BUENOS AIRES -- President Cristina Fernandez announced Monday investments in infrastructure projects for 111 billion pesos ($32.65 billion) from now to 2011 as a way of shoring up Argentina's economic growth against the pounding it is taking from the global financial crisis.
She said that this plan "is the most ambitious" in Argentine history and will create some 380,000 jobs with investment in infrastructure that reaches a "record" 5 percent of gross domestic product.
Of the plan's total investment up to 2011 in the energy, transportation and housing sectors, among other works, some $20.88 billion "already have the financial structure needed to carry them out," the president said.

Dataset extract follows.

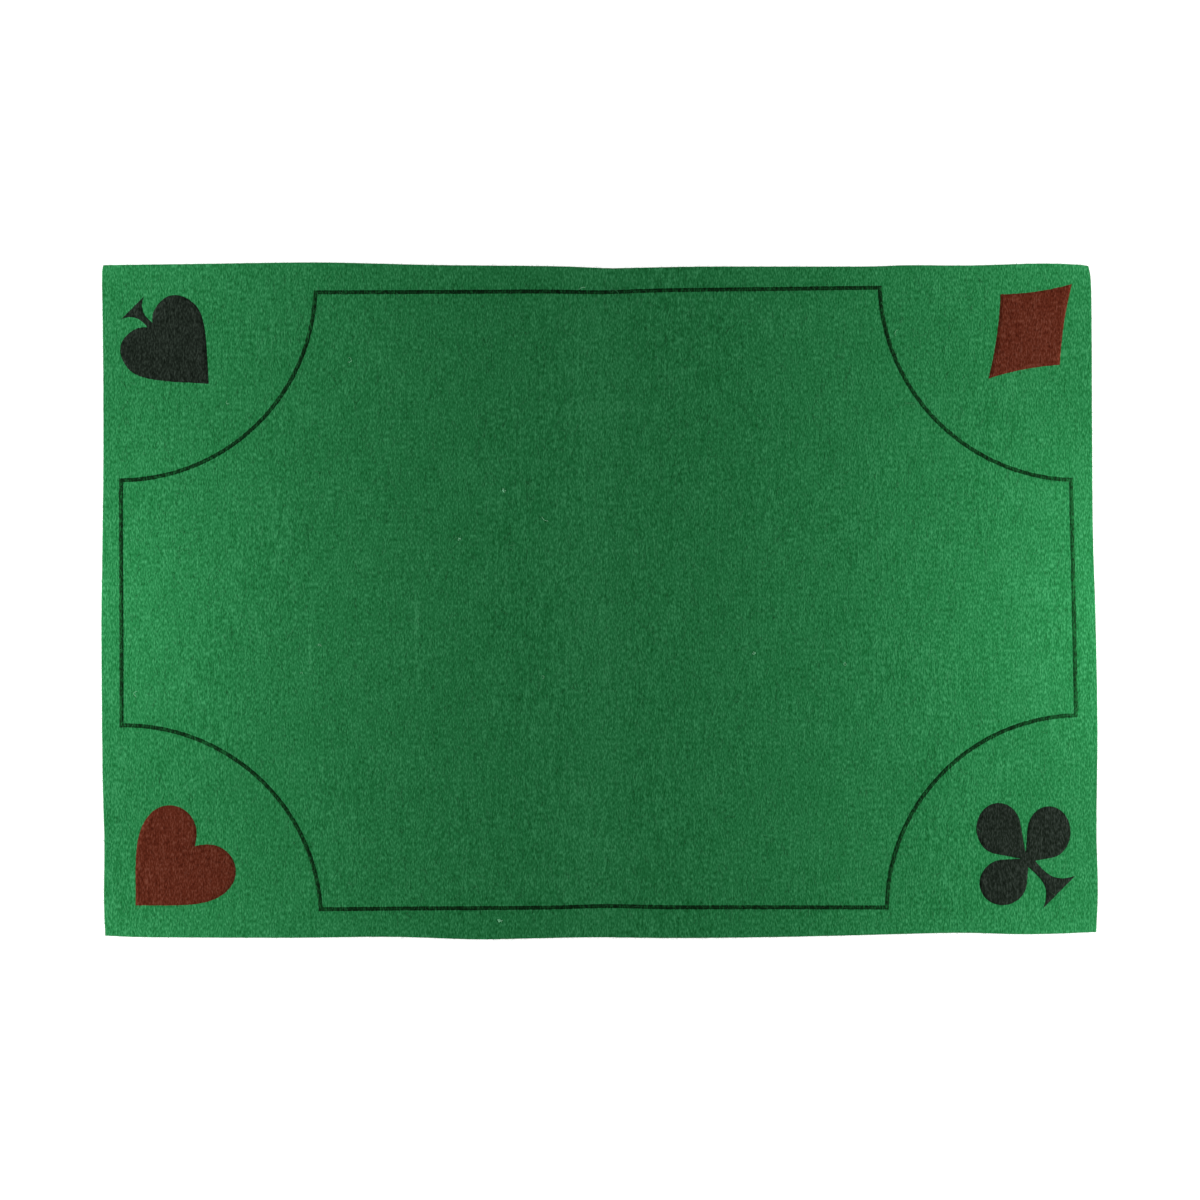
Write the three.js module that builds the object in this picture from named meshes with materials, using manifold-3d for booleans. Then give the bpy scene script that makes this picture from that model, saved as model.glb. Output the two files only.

This stimulus plan "was not made in haste, is not improvised nor is it the work of beginners," Fernandez said, adding that these are measures to assure economic growth in the contingency of "the Wall Street tsunami."
The execution of the works, she said, will be in the hands of provincial and municipal governments so that the infrastructure improvements reach "deep Argentina."
She said that the plan, which among other elements contemplates the building of 300,000 housing units, was designed to favor small and medium-sized businesses.
The construction sector, which has some 20,000 small and middling firms, provides jobs for 400,000 workers, a number that the investment plan will boost to around 780,000, she said.
For decades Argentina's investment in infrastructure remained at around 1 percent of GDP, Fernandez said, adding that public works are "a political concept" of her government and of her husband and predecessor, Nestor Kirchner.
Public Works Secretary Jose Lopez said that construction plans for housing, hospitals, roads, drains and sewers, among others, have been "fragmented" so that the works are executed in 10 months and no company can be awarded more than two contracts.
The stimulus plan for infrastructure also includes the construction of new gas pipelines and electricity generators, as well as the completion by 2010 of Argentina's second nuclear power plant "after 20 years of paralysis," she said.